By far the greatest cause of copyright infringements is the use of peer-to-peer (P2P) file sharing services for sharing music and movies. Although the use of P2P file sharing is not illegal in and of itself, using it to share copyright protected files is, unless the person doing the sharing has express permission from the copyright owner. Generally, the P2P file sharing programs install the software and automatically share downloaded files with other Internet users. Copyright owners and their agents use automated methods to actively scan the Internet to detect computers that are illegally sharing copyrighted files.
A statutory limitation to the Copyright Act of importance to nonprofit educational institutions is Section 107, the doctrine of "fair use." Under this doctrine, limited use of copyrighted material is allowed without prior permission of the copyright owner if certain criteria are met. Section 107 lists purposes for which the reproduction of a particular work may be considered "fair," and presents factors to be considered in determining whether or not a particular use is fair.
Pursuant to the requirements of the Higher Education Opportunity Act of 2008 (HEOA), ISU monitors the efficacy of its plans to combat the unauthorized distribution of copyrighted materials on its network on an annual basis. Based on this analysis, ISU may modify this plan to improve effectiveness.
Additional information concerning copyrights may be obtained at the following sources:
- The Digital Millennium Copyright Act of 1998, U.S. Copyright Office Summary (http://www.copyright.gov/legislation/dmca.pdf)
- What happens when the university receives a DMCA copyright infringement complaint? http://www.it.iastate.edu/faq/view.php?id=732
- Be Aware You are Uploading http://bayu.its.iastate.edu/
- Talk About It: Illegal File Sharing www.youtube.com/watch
- Educause - Legal Sources of Online Content (http://www.educause.edu/legalcontent)
- The notification goes to Information Technology Services (ITS) and is reviewed to determine if it meets the DMCA requirements.
- The registered user of the machine connected to the identified Internet Address (IP#) at the time of the observed incident is determined.
- If the registered user is a student, the identification information and the DMCA complaint are sent to the Office of Student Conduct. Otherwise the complaint is handled by the DMCA agent.
- An email is sent by the Office of Student Conduct to the user who registered the machine.
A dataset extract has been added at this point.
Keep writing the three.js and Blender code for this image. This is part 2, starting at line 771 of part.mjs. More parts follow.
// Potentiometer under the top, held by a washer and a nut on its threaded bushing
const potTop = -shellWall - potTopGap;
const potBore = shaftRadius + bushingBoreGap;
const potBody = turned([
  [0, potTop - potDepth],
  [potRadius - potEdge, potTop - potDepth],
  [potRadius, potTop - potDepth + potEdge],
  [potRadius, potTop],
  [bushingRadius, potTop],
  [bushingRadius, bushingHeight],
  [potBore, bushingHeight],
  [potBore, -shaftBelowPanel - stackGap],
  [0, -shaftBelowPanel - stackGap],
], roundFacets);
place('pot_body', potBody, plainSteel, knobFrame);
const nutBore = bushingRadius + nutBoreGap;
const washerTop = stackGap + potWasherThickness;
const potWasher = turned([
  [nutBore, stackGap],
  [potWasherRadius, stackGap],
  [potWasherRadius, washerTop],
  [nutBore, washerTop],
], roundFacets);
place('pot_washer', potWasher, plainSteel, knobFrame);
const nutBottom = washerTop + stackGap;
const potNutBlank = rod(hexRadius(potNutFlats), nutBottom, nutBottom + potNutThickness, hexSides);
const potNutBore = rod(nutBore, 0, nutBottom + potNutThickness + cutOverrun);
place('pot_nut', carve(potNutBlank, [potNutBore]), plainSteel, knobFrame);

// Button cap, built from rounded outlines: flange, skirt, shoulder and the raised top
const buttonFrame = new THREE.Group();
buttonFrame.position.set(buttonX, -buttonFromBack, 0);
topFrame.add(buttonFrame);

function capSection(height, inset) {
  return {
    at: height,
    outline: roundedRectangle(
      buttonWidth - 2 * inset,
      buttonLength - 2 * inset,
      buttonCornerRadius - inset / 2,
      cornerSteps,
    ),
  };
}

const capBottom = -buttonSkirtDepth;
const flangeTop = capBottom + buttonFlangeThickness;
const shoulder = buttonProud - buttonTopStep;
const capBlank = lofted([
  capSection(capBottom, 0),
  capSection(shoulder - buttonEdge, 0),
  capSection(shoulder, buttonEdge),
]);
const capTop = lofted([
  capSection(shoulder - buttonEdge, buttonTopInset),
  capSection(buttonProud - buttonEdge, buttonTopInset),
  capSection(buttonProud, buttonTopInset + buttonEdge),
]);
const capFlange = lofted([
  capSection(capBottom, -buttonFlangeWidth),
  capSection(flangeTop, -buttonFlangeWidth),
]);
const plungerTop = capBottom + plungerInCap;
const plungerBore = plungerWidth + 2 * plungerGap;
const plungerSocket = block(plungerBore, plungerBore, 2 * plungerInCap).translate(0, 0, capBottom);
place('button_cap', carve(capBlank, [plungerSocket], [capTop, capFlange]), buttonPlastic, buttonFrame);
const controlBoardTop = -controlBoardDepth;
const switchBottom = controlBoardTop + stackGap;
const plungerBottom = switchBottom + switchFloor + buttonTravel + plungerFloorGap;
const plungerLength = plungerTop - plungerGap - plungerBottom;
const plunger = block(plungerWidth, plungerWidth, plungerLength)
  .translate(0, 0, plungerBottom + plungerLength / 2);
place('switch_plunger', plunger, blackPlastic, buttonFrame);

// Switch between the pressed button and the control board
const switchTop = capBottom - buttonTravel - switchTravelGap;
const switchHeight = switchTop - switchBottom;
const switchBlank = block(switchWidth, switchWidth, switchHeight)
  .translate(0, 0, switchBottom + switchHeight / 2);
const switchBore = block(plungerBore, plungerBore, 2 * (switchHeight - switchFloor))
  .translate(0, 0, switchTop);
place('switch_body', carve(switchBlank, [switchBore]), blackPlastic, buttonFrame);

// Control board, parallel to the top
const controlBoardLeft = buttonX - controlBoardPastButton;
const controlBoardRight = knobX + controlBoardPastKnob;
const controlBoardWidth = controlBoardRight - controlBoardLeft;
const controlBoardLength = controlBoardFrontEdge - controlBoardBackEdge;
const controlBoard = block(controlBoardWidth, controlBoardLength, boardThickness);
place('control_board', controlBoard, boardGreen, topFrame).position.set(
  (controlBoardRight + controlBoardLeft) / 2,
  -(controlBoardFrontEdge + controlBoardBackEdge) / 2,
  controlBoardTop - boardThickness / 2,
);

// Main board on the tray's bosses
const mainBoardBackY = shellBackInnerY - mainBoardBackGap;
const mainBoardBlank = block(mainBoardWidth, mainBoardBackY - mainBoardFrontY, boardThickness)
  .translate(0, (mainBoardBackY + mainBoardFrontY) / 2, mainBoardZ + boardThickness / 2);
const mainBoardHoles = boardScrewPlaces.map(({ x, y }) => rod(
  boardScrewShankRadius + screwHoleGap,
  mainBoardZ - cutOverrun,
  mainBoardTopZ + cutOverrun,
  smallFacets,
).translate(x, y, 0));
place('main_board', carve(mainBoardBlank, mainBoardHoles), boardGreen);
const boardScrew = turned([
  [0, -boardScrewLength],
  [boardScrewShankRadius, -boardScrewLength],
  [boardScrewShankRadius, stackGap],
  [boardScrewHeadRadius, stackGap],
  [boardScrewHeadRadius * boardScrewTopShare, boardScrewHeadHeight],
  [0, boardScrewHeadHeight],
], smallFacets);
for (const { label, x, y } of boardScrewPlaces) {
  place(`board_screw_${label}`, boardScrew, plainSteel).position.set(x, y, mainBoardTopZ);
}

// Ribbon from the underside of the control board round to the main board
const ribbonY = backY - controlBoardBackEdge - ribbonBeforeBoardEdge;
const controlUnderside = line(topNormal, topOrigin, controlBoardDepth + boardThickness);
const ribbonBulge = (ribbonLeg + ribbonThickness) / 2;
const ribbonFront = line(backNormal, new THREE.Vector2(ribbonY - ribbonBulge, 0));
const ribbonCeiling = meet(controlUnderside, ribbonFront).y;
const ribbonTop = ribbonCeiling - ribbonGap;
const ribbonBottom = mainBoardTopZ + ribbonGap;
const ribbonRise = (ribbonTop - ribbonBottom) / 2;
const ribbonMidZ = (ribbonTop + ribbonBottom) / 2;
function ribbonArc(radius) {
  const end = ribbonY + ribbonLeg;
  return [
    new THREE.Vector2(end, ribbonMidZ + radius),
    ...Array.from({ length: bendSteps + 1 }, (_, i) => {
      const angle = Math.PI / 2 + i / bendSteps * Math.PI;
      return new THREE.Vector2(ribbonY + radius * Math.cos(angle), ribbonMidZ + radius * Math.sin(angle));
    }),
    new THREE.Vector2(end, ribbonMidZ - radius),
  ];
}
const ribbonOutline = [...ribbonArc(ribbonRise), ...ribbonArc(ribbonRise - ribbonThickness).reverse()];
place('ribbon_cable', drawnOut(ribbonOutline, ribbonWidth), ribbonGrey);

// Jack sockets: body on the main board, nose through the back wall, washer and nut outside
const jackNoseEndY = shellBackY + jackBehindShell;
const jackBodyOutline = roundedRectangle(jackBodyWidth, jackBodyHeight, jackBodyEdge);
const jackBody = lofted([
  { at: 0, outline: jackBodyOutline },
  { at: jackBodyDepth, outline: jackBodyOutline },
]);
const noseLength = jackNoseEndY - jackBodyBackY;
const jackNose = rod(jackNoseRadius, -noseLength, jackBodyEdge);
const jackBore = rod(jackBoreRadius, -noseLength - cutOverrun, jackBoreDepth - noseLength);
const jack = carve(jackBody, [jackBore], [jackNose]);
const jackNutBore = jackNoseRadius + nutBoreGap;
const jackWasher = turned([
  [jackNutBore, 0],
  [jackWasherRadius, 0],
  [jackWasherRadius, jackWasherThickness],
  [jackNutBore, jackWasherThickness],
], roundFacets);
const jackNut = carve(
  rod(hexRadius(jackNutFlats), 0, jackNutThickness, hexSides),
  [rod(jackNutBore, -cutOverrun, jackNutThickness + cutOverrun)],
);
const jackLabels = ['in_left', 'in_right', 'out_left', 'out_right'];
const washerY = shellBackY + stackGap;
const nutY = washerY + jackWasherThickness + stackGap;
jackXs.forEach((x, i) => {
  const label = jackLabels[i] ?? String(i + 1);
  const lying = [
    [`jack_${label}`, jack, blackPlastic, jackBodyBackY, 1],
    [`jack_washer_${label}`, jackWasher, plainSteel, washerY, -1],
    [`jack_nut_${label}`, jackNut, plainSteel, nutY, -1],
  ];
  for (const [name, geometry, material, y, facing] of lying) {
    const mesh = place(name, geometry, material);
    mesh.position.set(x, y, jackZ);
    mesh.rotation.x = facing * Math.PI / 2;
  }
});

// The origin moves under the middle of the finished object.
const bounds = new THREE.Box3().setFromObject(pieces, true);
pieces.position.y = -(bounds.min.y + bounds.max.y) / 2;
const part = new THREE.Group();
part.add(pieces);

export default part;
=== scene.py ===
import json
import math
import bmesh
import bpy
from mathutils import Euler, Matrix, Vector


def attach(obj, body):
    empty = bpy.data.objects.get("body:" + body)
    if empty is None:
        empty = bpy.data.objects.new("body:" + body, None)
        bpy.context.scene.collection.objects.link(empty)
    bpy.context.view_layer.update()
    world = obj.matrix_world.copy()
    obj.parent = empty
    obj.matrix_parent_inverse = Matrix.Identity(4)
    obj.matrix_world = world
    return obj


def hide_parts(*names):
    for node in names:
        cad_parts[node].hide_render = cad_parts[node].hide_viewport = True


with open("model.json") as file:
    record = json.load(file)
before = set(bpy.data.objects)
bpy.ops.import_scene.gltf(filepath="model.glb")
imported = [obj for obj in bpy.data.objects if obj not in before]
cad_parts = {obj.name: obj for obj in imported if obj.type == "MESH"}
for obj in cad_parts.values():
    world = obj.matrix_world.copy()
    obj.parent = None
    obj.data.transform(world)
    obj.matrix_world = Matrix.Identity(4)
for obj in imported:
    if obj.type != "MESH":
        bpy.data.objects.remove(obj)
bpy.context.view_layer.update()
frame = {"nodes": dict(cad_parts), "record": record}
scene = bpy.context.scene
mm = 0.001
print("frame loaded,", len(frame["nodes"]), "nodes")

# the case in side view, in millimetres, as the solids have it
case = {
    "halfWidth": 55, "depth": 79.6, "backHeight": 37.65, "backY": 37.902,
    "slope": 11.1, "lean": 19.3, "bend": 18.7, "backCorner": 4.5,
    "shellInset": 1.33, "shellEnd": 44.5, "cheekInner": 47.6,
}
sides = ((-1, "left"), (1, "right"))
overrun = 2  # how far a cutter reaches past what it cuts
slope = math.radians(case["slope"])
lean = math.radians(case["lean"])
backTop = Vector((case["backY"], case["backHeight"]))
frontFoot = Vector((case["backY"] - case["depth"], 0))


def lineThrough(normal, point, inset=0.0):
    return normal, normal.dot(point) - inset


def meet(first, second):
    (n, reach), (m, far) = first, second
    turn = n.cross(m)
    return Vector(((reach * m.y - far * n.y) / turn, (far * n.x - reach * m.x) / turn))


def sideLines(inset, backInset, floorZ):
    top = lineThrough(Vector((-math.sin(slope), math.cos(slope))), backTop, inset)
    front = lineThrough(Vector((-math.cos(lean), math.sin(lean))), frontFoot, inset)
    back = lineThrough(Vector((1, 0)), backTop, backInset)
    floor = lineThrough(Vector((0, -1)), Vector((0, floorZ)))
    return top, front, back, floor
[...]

The email includes information about copyright infringement, specifics included in the complaint, and requires the user to remove any unauthorized copyrighted material from their computer and to respond within 48 hours.
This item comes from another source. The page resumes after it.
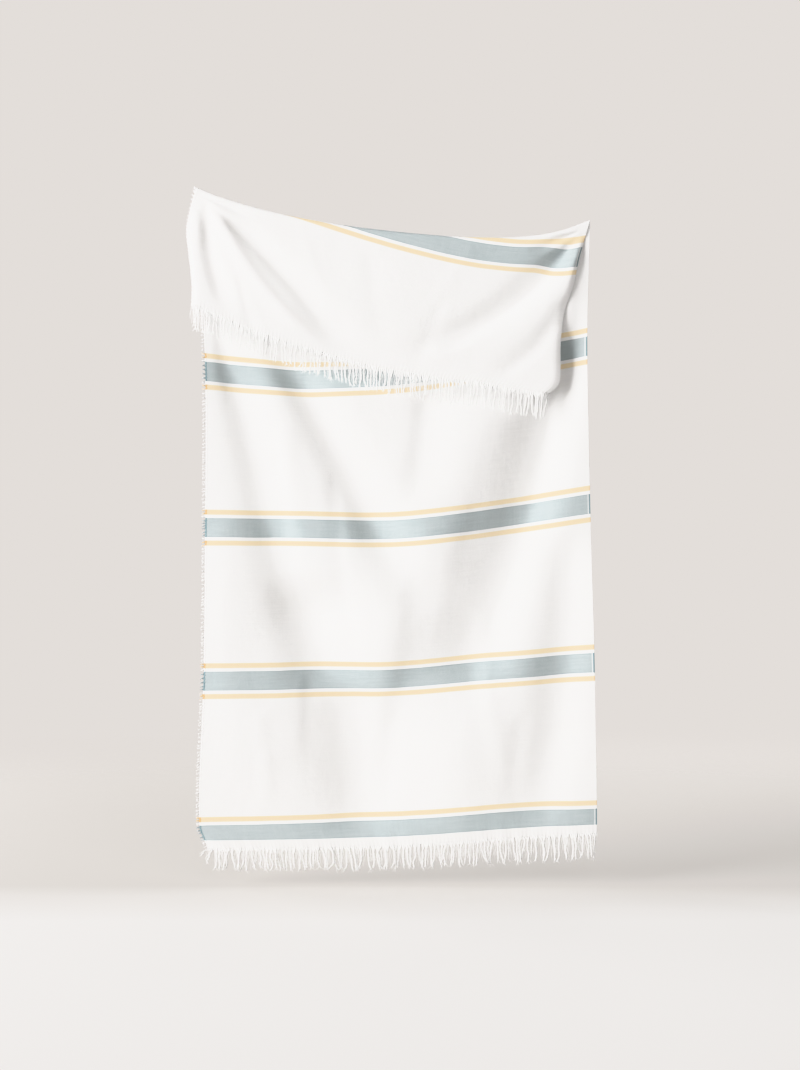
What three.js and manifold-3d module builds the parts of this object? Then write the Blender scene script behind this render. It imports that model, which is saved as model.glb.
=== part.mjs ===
// Fouta towel: one flat woven cotton length, folded over near its top and held up at the two ends of the
// fold, so that a long stretch hangs behind and a short one in front, each ending in a fringe.
// Millimetres, +Z up. The folded-over end hangs on the -Y side. The origin is where the left end is held.

import * as THREE from 'three';
import Module from 'manifold-3d';

const wasm = await Module();
wasm.setup();

// Woven cloth
const CLOTH_WIDTH = 1000;
const CLOTH_LENGTH = 1930;
const WALL = 1.4;

// The two stretches are parted along the fold, and each fringe from its edge of the cloth
const SEAM_GAP = 0.38;

// Bend of the cloth over the fold: tight where it is held, rounder between
const BEND_RADIUS_HELD = 5;
const BEND_RADIUS_BETWEEN = 8;

// Fringe: strands of plied yarn that leave a narrow woven strip
const STRAND_PITCH = 10;
const STRAND_LENGTH = 57;
const STRAND_LENGTH_SPREAD = 5;
const STRAND_RADIUS = 1.8;
const STRAND_ROOT_RADIUS = 0.8;
const STRAND_SIDES = 3;
const STRAND_TWIST = 0.25;
const STRAND_SWAY = 3;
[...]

- If there is no response or the complaint is not satisfied within 48 hours, then network access for the machine is disconnected until the complaint is resolved.
- First offenses are recorded but do not include University disciplinary action unless the complaint is not resolved.
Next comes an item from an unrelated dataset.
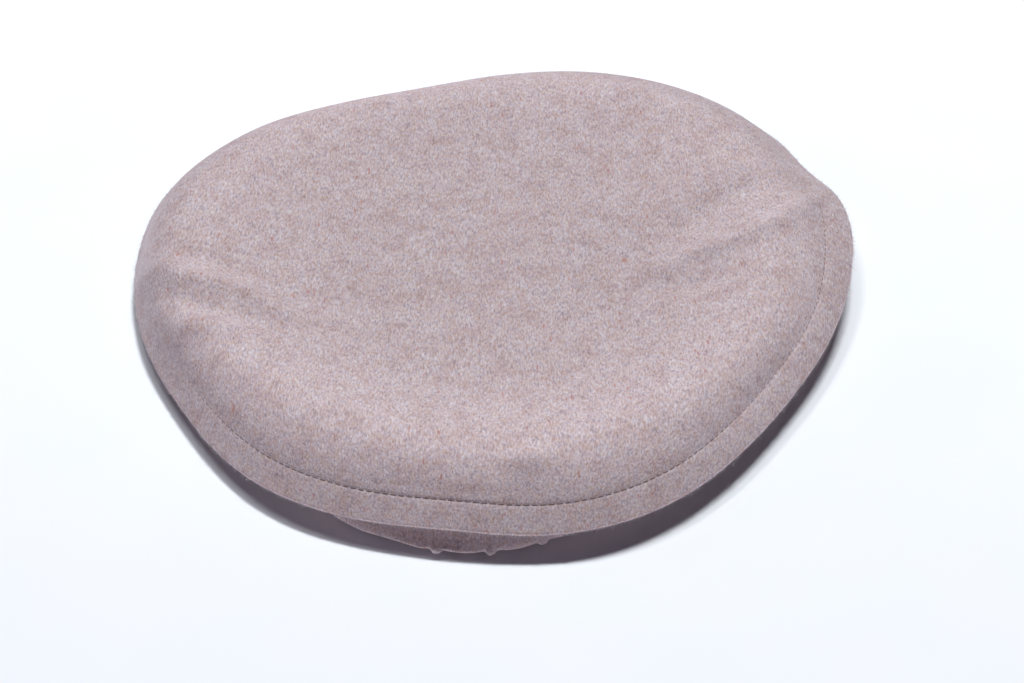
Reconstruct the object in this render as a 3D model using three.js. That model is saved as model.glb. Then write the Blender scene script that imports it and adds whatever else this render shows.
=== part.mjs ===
// A soft round wool cap, lying on its rolled brim. Millimetres, +Z up, front towards -Y.
//
// A flat round crown and a side band are stitched together near their cut edges, which stand
// out all round as a two-layer flange. The side band runs in under the crown, down the oval
// head opening, and then round and round itself as the rolled brim that the cap rests on.
//
// Every layer is first drawn as a section of an even, round cap. One settling rule then moves
// all the sections alike into the uneven, slumped cap, so neighbouring layers stay apart.

import * as THREE from "three";

// ---- Driving dimensions ----

const WOOL = 1.6; // thickness of the felted wool cloth
const LINING = 0.5; // thickness of the cotton lining and of the seam tape
const INTERLINING = 0.6; // thickness of the stiffener under the crown
const SWEATBAND = 0.8; // thickness of the sweatband
const THREAD_RADIUS = 0.35;
const CLEARANCE = 0.5; // space between two layers that touch

const EDGE_RADIUS = 138; // mean radius of the cut edges
const FLANGE_WIDTH = 8.5; // from the stitches to the cut edges
const STITCH_RADIUS = EDGE_RADIUS - FLANGE_WIDTH;
const SHOULDER_RADIUS = 110; // mean radius of the crown's highest ring
const WALL_RADIUS = 95; // middle of the side band's cloth round the head opening

// The head opening is an oval, longer from front to back and off centre.
const OPENING = { x: -5, y: -13, halfWidth: 79, halfLength: 102 };

// The upper face of the even crown as [radius, height]: a shallow dish inside the shoulder,
// then the puffed slope down to the stitches, then the flange, which slopes down as well.
const CROWN_TOP = [
  [0, 19],
  [42, 19.4],
  [72, 21],
  [90, 24],
  [101, 26.2],
  [SHOULDER_RADIUS, 27],
  [117, 25.7],
  [124, 22],
  [STITCH_RADIUS, 17.2],
  [134, 13.6],
  [EDGE_RADIUS, 10.3],
];
const crownHeights = new THREE.CubicInterpolant(
  CROWN_TOP.map(([radius]) => radius),
  CROWN_TOP.map(([, height]) => height),
  1,
);

// Nominal radii where the cloth of the crown and the flange bends.
const LINING_EDGE = 88; // where the layers inside the crown end
const STATIONS = [0, 36, 64, 78, LINING_EDGE, WALL_RADIUS, 101, 107, 113, 118, 124, STITCH_RADIUS, 134, EDGE_RADIUS];

// In a section, the brim lies below CEILING. Above it come the bobbin thread, the side band
// and the crown, whose upper face is at CROWN_LEVEL.
const CEILING = 18;
const SIDE_BAND_LEVEL = CEILING + 2 * THREAD_RADIUS + CLEARANCE;
const CROWN_LEVEL = SIDE_BAND_LEVEL + WOOL + CLEARANCE + WOOL;
const UPPER_LAYERS = CROWN_LEVEL - CEILING;

// The rolled brim in the section: the outermost turn's half axes, and how it is wound.
const ROLL = {
  halfWidth: 11,
  halfHeight: 8.4,
  pitch: 2.4, // how far each turn lies inside the one before
  woundBefore: 126, // degrees that the wall and the flat underside take up
  turns: 1.7,
  step: 36, // degrees
};

const SIDES = 48; // flat faces round every ring

// The cut edge isn't a true circle: bulges and hollows by compass direction in degrees,
// counter-clockwise from +X, with how far they reach out and how wide they are.
const OUTLINE_BULGES = [
  { direction: 13, reach: 4, width: 13 },
  { direction: 28, reach: -3.8, width: 5 },
  { direction: 45, reach: 15.5, width: 24 },
  { direction: 108, reach: -9.5, width: 16 },
  { direction: 156, reach: 9, width: 18 },
  { direction: 212, reach: -3.7, width: 13 },
  { direction: 235, reach: 1.1, width: 11 },
  { direction: 265, reach: -2.7, width: 12 },
  { direction: 285, reach: 2.5, width: 13 },
  { direction: 326, reach: -7, width: 17 },
];

// The crown's shoulder has slid out at the right back and at the left, and in at the back,
// where it is lower as well.
const SHOULDER_SHIFTS = [
  { direction: 50, reach: 10, width: 22 },
  { direction: 105, reach: -6, width: 26 },
  { direction: 170, reach: 12, width: 28 },
];
const SHOULDER_LIFTS = [{ direction: 105, reach: -2.5, width: 42 }];

// At the left front, the slope outside the shoulder has sunk, and the flange with it.
const SLUMPS = [{ direction: 218, reach: 1.5, width: 18 }];

// The flange hangs down more at the back and at the left, and lies flatter at the right.
const FLANGE_DROOPS = [
  { direction: 8, reach: -5, width: 14 },
  { direction: 58, reach: 2.5, width: 16 },
  { direction: 100, reach: 3, width: 28 },
  { direction: 188, reach: 4.5, width: 26 },
];
const WIDTH_LOST_TO_DROOP = 0.75; // a flange that hangs down reaches out less
const EDGE_SLANT = 0.6; // how far a lower layer's edge stands in, for each millimetre below

// ---- The settling rule ----

const { euclideanModulo, smoothstep, mapLinear, radToDeg, degToRad } = THREE.MathUtils;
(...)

- Second offenses involve student disciplinary charges for Misuse of Technology Resources, a violation of the Student Disciplinary Regulations, and require a hearing with a representative from the Office of Student Conduct. If found responsible through the disciplinary process, students face sanctions such as conduct probation, network restriction or termination of network access, or other possible conduct decisions.
Often students that receive DMCA complaint emails have questions about why they received a complaint. There are typically fairly few reasons that this may have occurred. The most common reasons for DMCA complaints are as follows:
- A student has some type of peer-to-peer file sharing program on their computer that has copyrighted files (music, movies, TV shows, books, software, etc) on it, and when they log onto the ISU network, an outside association was able to "see" this file(s) at the student's IP address (so it was being shared).
- A student has put their own files from a CD, DVD, software, etc onto a peer-to-peer file sharing program thinking it was okay because they owned the files, but receive a complaint because the files are being shared.
- A student lives off-campus and has used their peer-to-peer file sharing program for a long time, but when they come to campus and log onto the ISU network, they receive a complaint because the files are being shared on this network.
- Student #1 has a wireless router, and they have let their roommate (student #2) have their password to work on the internet. Student #1 does not have a peer-to-peer filesharing program, but their roommate does - and because student #2 is using the wireless router (which is registered to student #1) to connect to the internet, student #1 will receive the complaint.
- A student has a friend or family member visit for the weekend, and this person uses the ISU student's computer to download and/or share files on a peer-to-peer program. Whoever the device is registered to (the ISU student) will be responsible for the complaint.
- A student has a wireless router which they have not properly password protected because it makes their network slower (or some similar reason), and though they do not have a peer-to-peer file sharing program, they receive a DMCA complaint because someone else is using their network access to download/share files.
- A student has helped a friend register their computer on the ISU network, and has accidentally registered this device to themself, so when their friend uses their computer to share files, the complaint comes for the wrong student. These complaints need to be reassigned to the person that actually owns the device in question.
All of these scenarios can result in DMCA complaints. Prior to passing the information on to the Office of Student Conduct, IT Services reviews each complaint to ensure it is valid. There are times when we need to further investigate a complaint, but 99% of the time, one of the above situations has occurred.
Pursuant to the Act, Iowa State University has designated the following agent for notification of copyright infringement claims:
Director of Information Security
101 Durham Center
Ames, IA 50011
In the Fall 2009, Iowa State University began using a program designed to help detect potential incidents of filesharing. The program is purely preventative, in that it will notify network users of the activity detected. If you receive an email from the program, you may want to ensure that you are not sharing copyrighted files on a peer-to-peer filesharing program, that you do not have a wireless router that is not password protected (and that others could be using to share files), and that you have not given your internet access to a roommate, friend, etc that has downloaded a program to share copyrighted materials.